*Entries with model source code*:
>> BEGIN

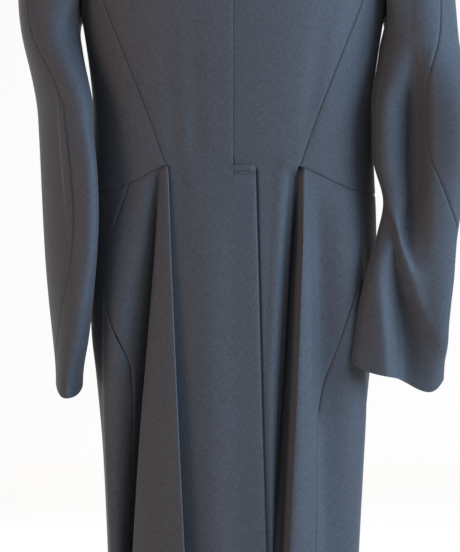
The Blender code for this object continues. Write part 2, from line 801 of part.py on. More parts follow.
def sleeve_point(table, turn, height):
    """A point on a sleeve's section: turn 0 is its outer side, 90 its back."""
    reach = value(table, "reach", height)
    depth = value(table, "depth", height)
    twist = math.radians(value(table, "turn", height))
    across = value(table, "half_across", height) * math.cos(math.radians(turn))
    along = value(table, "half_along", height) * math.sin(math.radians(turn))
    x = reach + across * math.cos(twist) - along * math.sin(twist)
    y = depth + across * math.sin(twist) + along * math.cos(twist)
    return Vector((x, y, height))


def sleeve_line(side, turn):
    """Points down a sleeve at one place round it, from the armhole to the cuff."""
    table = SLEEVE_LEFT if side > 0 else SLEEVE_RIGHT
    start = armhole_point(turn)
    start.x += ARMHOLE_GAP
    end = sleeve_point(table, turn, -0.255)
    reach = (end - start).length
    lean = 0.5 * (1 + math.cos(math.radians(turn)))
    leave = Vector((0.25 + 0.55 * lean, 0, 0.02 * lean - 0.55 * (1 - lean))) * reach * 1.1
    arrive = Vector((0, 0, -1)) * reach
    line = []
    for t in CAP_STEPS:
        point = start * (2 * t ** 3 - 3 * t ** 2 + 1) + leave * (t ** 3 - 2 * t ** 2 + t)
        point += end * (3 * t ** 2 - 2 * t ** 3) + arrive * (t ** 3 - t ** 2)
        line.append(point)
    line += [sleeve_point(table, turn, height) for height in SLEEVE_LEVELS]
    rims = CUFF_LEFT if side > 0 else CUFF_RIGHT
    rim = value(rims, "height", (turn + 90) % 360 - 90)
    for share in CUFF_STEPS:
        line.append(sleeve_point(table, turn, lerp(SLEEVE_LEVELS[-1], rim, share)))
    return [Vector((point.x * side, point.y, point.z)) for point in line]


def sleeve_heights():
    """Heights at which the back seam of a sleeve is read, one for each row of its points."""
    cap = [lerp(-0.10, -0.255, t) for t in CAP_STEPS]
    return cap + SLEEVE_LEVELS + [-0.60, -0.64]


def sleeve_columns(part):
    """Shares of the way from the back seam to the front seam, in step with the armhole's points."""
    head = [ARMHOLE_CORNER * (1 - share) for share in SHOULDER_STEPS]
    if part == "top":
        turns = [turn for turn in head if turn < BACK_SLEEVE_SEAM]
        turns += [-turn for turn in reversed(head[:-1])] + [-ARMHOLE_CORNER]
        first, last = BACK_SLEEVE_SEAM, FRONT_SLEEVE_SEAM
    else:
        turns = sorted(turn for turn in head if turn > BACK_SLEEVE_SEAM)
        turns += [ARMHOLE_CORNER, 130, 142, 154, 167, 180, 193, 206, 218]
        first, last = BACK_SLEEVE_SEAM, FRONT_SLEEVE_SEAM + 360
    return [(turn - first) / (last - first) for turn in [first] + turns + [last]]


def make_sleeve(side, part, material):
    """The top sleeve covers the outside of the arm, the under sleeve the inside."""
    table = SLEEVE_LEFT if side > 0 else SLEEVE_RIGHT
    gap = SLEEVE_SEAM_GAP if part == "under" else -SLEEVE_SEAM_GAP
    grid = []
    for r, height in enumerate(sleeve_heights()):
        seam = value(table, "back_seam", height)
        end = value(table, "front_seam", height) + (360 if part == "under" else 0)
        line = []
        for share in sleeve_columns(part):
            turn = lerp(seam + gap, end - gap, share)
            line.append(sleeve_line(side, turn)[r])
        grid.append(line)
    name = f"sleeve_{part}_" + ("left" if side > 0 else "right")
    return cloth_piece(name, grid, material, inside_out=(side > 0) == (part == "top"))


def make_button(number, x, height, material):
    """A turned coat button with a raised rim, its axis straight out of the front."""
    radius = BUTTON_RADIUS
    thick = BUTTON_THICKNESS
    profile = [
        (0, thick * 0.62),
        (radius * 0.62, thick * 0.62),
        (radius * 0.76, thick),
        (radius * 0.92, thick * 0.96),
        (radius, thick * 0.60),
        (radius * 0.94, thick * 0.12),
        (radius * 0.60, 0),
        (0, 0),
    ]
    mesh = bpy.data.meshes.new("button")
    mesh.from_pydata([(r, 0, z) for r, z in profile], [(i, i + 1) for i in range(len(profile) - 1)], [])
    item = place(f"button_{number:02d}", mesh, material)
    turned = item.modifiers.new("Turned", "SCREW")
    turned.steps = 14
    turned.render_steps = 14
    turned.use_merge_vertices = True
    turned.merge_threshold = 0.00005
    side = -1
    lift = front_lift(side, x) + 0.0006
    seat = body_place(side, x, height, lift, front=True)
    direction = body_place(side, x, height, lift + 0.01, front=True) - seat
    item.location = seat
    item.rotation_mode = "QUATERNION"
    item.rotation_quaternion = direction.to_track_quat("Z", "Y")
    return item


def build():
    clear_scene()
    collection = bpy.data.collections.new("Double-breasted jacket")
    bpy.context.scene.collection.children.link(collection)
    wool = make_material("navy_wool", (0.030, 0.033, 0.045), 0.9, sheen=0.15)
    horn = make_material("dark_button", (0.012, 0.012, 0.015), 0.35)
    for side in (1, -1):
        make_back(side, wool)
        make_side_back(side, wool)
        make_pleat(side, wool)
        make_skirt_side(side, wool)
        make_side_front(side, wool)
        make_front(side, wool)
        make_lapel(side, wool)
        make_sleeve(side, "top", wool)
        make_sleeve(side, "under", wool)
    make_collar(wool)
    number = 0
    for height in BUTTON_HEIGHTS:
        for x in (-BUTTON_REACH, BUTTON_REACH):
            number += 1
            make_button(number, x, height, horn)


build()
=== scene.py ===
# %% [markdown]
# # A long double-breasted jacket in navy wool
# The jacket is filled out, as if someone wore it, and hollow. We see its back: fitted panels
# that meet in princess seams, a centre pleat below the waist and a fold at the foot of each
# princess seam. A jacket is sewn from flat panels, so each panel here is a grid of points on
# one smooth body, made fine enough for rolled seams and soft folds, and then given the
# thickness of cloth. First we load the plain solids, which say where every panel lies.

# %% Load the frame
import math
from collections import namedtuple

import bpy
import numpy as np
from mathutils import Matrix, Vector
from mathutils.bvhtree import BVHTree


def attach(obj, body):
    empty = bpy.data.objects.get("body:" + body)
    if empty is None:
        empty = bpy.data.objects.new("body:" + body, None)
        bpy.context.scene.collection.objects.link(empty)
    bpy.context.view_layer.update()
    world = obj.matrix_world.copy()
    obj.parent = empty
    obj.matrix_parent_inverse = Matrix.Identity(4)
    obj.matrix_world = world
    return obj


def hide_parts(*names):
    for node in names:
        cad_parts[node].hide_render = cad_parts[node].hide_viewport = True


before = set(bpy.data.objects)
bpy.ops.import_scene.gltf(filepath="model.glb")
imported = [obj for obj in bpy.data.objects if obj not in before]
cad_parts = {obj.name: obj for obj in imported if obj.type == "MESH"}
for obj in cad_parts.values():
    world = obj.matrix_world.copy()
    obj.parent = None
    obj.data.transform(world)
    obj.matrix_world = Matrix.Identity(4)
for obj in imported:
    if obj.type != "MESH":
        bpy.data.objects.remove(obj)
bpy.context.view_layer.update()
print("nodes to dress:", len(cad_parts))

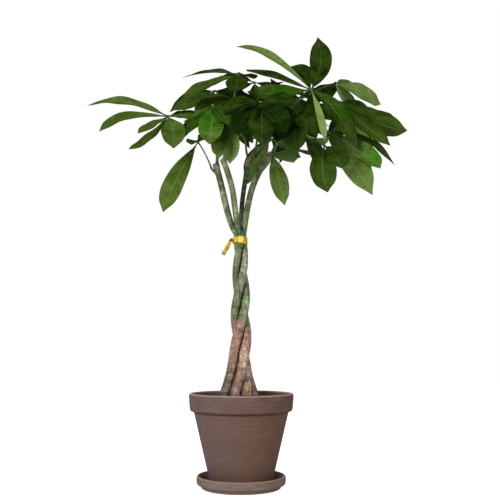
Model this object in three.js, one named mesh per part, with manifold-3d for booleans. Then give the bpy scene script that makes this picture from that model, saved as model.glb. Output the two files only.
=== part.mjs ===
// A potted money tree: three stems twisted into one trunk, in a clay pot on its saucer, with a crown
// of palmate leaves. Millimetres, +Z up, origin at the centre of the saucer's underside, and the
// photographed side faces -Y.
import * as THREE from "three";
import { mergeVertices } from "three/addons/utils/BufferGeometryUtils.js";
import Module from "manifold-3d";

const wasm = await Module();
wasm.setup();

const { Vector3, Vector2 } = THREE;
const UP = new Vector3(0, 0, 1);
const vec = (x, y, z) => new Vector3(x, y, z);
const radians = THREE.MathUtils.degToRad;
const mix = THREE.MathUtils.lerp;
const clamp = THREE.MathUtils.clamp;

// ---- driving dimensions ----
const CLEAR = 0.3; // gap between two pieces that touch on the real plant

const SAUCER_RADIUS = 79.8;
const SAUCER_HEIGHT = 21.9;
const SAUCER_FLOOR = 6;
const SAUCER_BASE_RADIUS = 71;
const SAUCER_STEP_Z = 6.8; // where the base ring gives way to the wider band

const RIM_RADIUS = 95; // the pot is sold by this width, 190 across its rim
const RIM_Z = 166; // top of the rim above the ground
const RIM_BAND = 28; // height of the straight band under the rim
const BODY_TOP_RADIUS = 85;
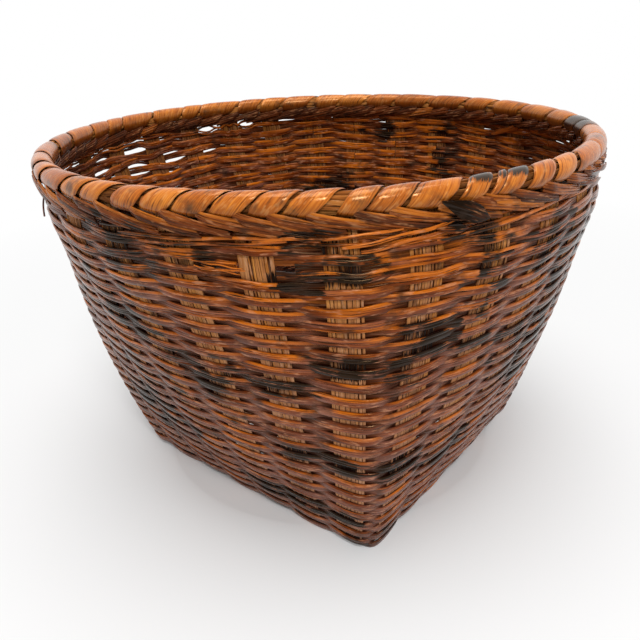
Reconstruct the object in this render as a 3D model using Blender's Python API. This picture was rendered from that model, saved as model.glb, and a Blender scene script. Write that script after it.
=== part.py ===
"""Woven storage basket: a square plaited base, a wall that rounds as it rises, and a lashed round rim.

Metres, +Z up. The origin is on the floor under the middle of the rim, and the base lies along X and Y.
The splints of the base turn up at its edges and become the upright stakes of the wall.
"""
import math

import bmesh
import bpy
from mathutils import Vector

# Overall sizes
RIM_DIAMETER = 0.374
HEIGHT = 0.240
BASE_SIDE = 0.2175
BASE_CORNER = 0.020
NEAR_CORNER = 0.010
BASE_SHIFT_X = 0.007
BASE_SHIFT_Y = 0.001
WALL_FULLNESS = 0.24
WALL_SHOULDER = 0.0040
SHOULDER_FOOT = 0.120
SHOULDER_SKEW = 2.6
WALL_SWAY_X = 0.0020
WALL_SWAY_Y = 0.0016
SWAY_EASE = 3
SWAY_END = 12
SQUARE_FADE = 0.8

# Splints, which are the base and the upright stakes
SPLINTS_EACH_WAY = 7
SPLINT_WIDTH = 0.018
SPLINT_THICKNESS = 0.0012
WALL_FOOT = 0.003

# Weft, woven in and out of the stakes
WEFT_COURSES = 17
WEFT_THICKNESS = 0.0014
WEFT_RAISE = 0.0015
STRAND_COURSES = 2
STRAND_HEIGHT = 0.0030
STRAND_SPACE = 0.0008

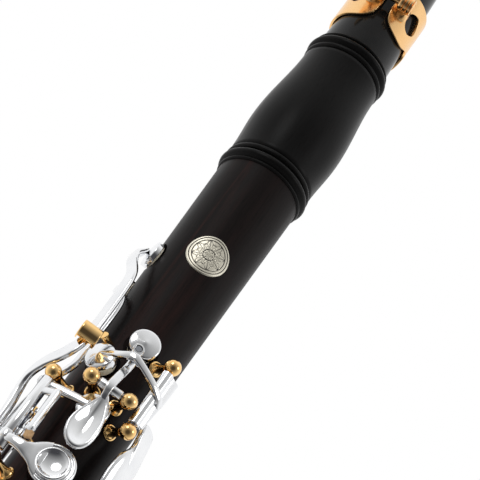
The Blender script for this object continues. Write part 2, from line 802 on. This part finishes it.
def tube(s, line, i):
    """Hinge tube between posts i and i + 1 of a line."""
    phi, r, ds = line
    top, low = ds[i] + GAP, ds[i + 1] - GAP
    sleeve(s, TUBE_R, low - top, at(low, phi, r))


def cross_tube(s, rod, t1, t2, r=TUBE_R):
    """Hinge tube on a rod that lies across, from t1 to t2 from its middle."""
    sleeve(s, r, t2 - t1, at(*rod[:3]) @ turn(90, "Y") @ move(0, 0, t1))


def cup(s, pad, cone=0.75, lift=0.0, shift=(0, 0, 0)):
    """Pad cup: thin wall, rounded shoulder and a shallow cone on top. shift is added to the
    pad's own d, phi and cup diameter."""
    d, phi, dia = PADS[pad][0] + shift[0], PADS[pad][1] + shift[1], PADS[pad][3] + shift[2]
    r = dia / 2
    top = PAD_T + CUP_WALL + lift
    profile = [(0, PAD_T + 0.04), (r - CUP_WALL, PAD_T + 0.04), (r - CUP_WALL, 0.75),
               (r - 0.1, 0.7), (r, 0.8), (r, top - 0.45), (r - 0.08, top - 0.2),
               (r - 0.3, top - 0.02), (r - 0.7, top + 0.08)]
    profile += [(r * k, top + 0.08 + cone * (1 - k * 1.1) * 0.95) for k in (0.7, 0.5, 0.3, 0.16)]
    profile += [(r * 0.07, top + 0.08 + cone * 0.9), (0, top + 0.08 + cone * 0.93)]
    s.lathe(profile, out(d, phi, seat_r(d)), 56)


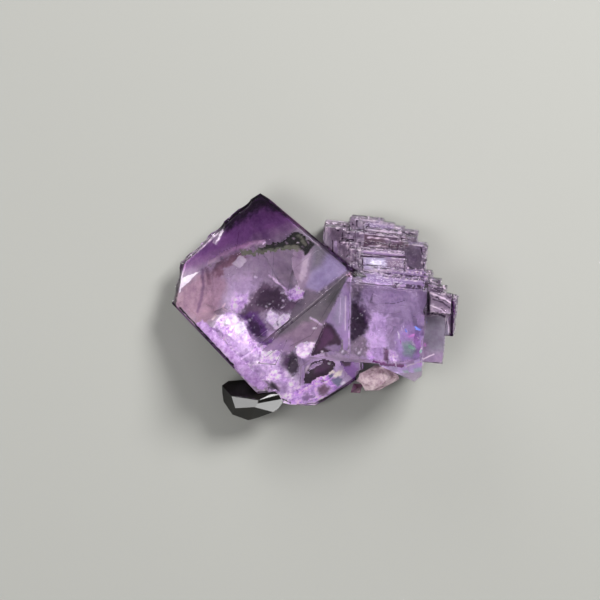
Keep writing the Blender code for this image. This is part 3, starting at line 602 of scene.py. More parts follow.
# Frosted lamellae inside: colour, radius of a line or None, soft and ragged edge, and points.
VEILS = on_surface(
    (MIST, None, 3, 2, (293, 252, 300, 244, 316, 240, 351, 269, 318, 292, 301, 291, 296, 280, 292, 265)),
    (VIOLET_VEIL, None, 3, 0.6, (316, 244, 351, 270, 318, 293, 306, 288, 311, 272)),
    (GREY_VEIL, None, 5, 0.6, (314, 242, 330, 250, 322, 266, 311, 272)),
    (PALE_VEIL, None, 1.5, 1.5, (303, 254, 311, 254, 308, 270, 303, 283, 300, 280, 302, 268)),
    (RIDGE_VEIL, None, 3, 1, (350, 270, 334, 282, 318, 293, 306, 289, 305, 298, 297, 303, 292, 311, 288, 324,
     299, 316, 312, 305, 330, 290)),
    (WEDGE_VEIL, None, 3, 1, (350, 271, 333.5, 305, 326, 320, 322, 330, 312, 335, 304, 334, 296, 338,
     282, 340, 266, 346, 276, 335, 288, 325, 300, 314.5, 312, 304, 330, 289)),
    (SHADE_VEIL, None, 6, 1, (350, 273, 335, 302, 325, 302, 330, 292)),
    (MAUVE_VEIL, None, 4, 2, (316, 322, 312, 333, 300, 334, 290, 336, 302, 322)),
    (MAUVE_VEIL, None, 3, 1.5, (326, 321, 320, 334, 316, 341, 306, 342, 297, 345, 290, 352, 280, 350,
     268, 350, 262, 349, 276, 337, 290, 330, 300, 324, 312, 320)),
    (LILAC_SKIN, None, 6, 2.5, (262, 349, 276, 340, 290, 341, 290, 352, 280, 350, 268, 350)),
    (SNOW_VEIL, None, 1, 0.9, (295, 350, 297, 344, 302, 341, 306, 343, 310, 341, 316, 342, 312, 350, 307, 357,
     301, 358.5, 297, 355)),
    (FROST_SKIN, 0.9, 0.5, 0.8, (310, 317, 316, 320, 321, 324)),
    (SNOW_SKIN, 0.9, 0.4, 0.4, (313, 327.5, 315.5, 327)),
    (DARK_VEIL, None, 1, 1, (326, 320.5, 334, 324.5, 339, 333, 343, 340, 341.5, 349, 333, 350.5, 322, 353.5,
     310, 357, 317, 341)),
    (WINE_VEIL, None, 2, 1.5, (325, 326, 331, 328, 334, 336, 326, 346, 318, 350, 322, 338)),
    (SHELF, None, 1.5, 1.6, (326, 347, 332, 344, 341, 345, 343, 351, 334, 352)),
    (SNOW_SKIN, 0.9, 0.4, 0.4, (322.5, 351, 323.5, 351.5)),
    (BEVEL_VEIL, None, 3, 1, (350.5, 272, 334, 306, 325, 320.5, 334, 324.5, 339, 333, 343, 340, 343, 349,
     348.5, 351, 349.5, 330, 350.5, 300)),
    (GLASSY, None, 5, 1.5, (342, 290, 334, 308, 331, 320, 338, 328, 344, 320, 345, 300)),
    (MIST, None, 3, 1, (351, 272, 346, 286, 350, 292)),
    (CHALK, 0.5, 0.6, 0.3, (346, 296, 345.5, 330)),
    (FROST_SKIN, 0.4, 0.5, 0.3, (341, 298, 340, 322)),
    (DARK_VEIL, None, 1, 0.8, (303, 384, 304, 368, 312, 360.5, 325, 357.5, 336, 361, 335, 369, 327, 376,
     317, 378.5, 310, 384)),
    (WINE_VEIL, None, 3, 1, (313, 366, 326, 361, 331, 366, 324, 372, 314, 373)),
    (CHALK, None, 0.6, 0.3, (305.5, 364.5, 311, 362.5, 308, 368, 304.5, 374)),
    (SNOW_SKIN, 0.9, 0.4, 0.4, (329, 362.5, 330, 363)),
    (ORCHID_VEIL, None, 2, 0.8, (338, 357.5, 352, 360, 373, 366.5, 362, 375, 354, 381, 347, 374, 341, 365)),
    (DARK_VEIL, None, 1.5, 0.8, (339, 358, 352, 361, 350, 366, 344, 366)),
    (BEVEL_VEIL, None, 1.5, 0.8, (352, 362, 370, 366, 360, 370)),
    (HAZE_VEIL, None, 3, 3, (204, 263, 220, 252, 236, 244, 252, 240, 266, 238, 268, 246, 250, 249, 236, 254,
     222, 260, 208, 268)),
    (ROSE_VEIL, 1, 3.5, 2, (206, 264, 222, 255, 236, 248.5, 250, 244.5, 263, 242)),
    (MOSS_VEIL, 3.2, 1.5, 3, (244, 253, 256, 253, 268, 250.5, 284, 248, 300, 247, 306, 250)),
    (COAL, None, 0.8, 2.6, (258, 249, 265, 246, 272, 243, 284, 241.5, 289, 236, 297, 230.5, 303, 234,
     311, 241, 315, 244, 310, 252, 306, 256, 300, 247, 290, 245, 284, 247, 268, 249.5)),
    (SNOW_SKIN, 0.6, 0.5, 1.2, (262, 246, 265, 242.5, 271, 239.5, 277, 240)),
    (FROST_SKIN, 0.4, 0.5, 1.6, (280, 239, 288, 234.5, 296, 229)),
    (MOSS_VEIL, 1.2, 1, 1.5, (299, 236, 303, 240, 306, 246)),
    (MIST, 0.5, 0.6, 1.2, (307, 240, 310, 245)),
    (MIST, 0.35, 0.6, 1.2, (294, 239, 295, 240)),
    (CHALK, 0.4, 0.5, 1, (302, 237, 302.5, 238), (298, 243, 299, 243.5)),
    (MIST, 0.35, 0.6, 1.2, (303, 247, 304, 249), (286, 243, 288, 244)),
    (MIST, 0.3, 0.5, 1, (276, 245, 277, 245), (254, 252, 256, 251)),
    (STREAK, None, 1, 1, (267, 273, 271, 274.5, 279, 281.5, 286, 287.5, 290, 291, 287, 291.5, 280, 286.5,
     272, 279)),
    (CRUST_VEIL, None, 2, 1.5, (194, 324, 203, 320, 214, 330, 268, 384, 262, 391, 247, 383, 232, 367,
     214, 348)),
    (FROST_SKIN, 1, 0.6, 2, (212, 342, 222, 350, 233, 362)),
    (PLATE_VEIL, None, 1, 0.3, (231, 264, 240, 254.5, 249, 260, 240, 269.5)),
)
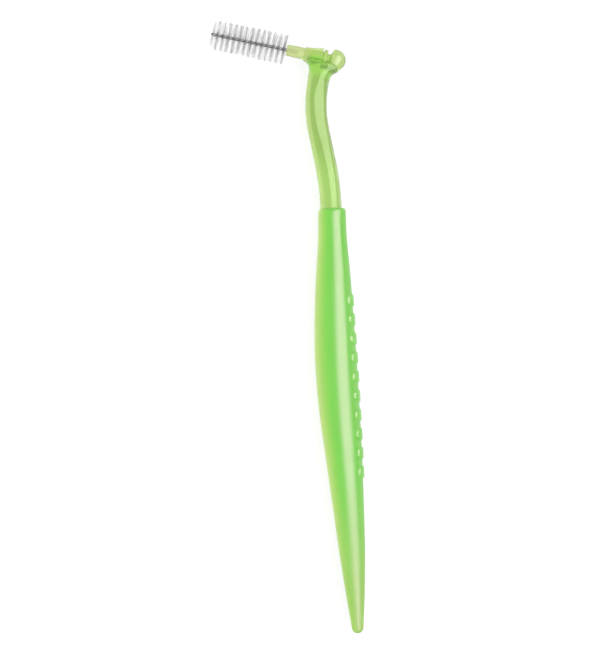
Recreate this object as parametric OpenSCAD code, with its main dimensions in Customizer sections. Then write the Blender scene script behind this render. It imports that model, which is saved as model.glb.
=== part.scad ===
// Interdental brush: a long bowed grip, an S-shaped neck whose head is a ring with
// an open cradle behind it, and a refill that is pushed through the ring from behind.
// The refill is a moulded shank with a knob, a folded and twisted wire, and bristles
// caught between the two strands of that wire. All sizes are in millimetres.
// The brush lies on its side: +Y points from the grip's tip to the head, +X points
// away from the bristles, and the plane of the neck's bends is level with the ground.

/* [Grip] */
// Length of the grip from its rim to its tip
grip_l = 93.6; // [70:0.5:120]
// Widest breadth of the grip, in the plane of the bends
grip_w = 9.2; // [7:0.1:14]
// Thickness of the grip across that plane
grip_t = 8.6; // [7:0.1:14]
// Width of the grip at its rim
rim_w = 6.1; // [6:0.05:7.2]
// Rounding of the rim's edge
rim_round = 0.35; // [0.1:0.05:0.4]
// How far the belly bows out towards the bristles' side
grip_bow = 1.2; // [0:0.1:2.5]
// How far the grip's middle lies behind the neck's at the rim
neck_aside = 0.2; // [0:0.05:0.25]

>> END

Extract, word for word, the line containing "make_front(side, wool)", the line containing "from collections import namedtuple", and every line between them.

        make_front(side, wool)
        make_lapel(side, wool)
        make_sleeve(side, "top", wool)
        make_sleeve(side, "under", wool)
    make_collar(wool)
    number = 0
    for height in BUTTON_HEIGHTS:
        for x in (-BUTTON_REACH, BUTTON_REACH):
            number += 1
            make_button(number, x, height, horn)


build()
=== scene.py ===
# %% [markdown]
# # A long double-breasted jacket in navy wool
# The jacket is filled out, as if someone wore it, and hollow. We see its back: fitted panels
# that meet in princess seams, a centre pleat below the waist and a fold at the foot of each
# princess seam. A jacket is sewn from flat panels, so each panel here is a grid of points on
# one smooth body, made fine enough for rolled seams and soft folds, and then given the
# thickness of cloth. First we load the plain solids, which say where every panel lies.

# %% Load the frame
import math
from collections import namedtuple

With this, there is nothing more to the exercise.